One day later, another jury delivered an even more specific verdict. On March 25, 2026, Meta and Google-owned YouTube were found liable in a groundbreaking lawsuit. The plaintiff testified about becoming addicted to social media as a child. She explained how that addiction made her mental health struggles worse.

The jury determined both companies were negligent in designing and operating their platforms. They concluded this negligence substantially caused harm. Even more damning, the jury found both companies knew their platforms could be dangerous for minors. They failed to adequately warn users of that danger.

TikTok and Snapchat faced similar accusations in that lawsuit. Both settled before trial. The terms weren’t disclosed, but the message was clear. These companies recognize legal liability.

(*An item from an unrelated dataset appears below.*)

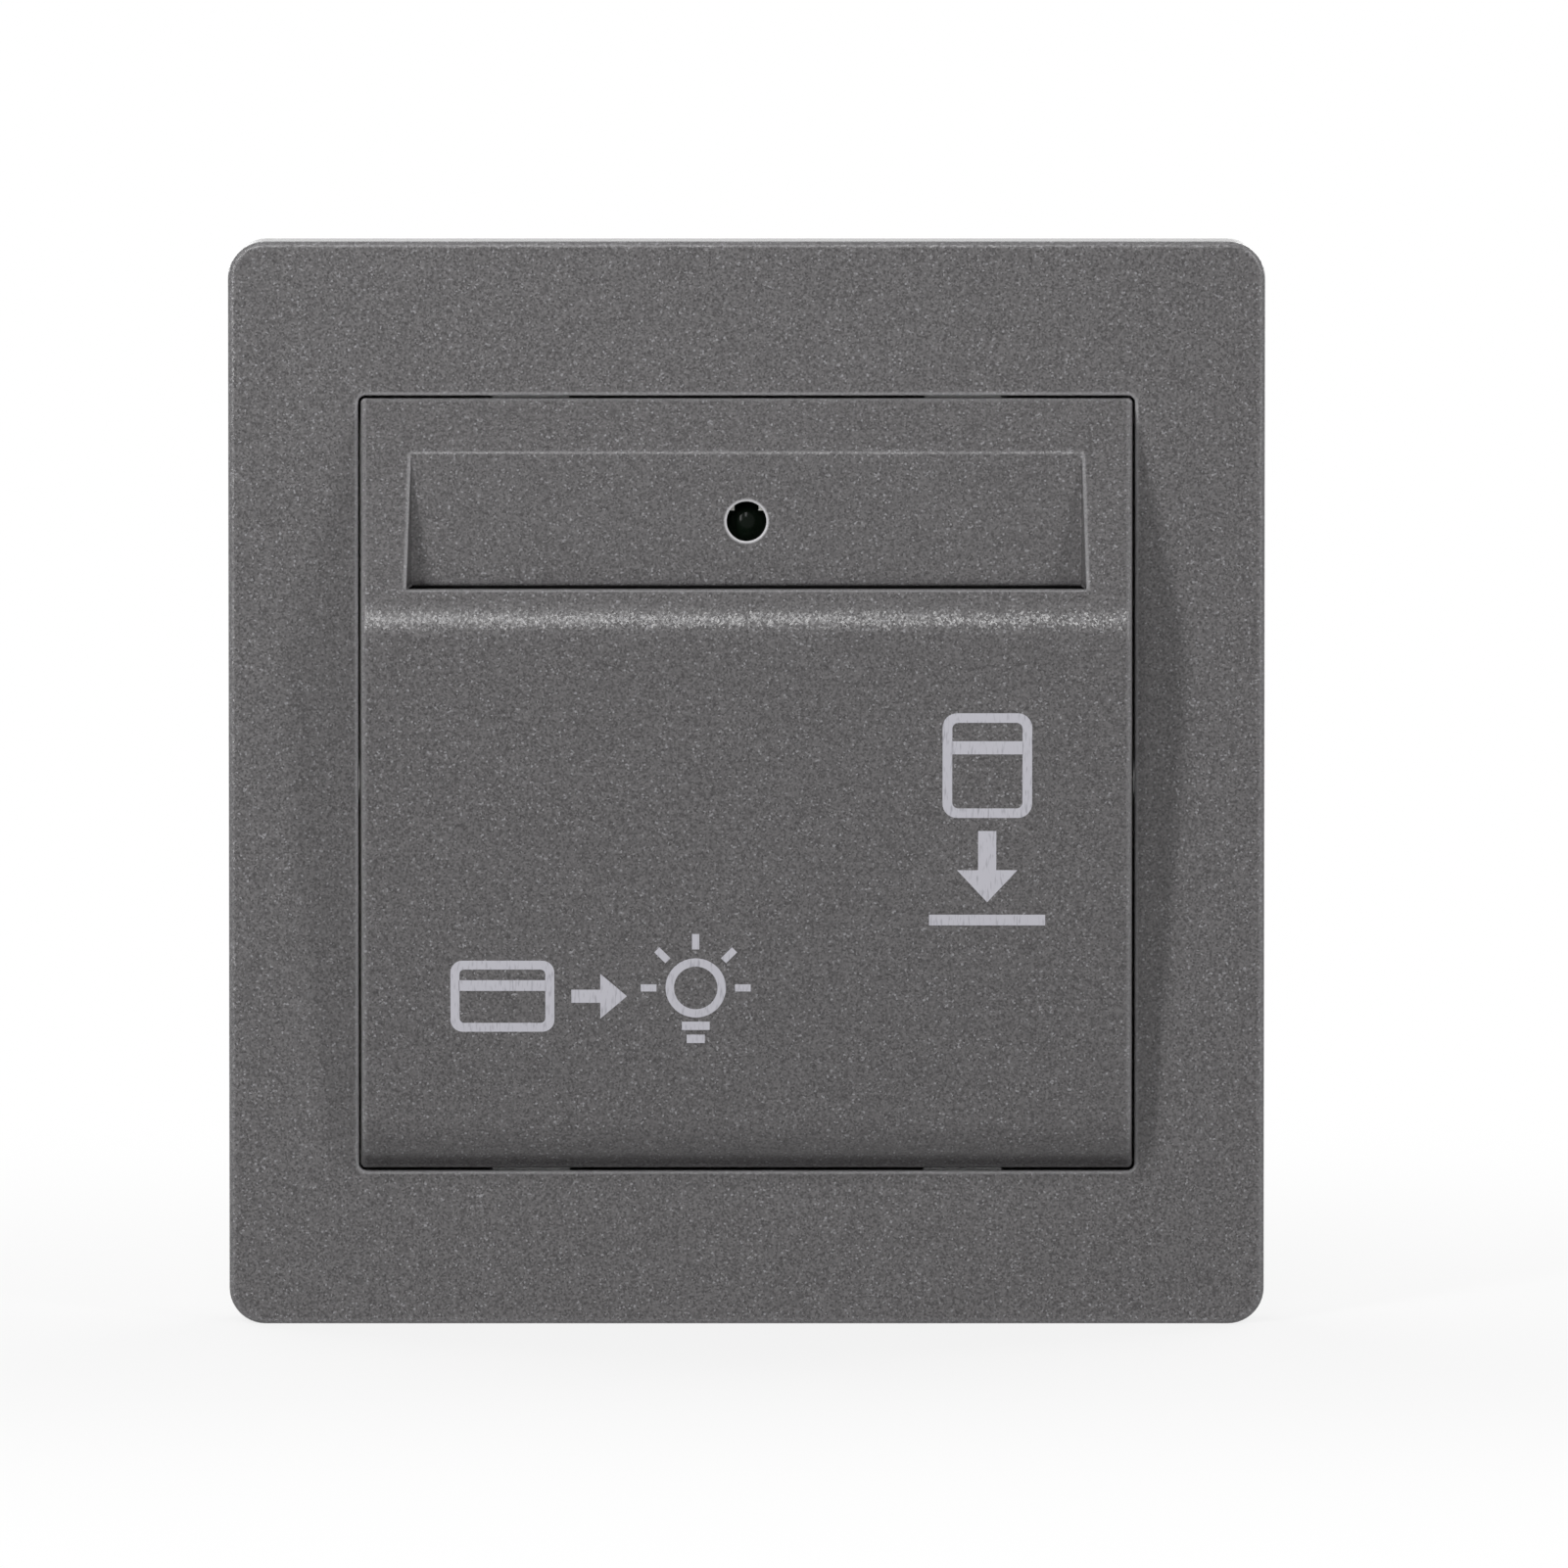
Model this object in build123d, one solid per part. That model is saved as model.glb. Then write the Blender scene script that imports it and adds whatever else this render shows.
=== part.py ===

Some provincial leaders are watching closely. Saskatchewan Premier Scott Moe posted on X that Canada should consider limiting social media use by minors. Other premiers have expressed similar interest in following Australia’s example.

The challenge isn’t just legal or technical. It’s cultural. Social media has become how teenagers communicate, organize, and understand their world. Banning it feels both necessary and impossible to many parents.

I think about the kids I see around Ottawa. They’re growing up in a fundamentally different world than previous generations. Their friendships exist partly in group chats. Their social status gets measured in followers and likes.

But the evidence keeps mounting. Courtrooms are confirming what parents suspected. These platforms were designed to be addictive. Companies knew the risks and prioritized profits over wellbeing.

Whether Canada follows Australia remains uncertain. What’s clear is that the conversation has shifted. This isn’t about paranoid parents anymore. This is about three-quarters of the country saying enough.

The question isn’t whether social media affects kids. The question is what we’re willing to do about it.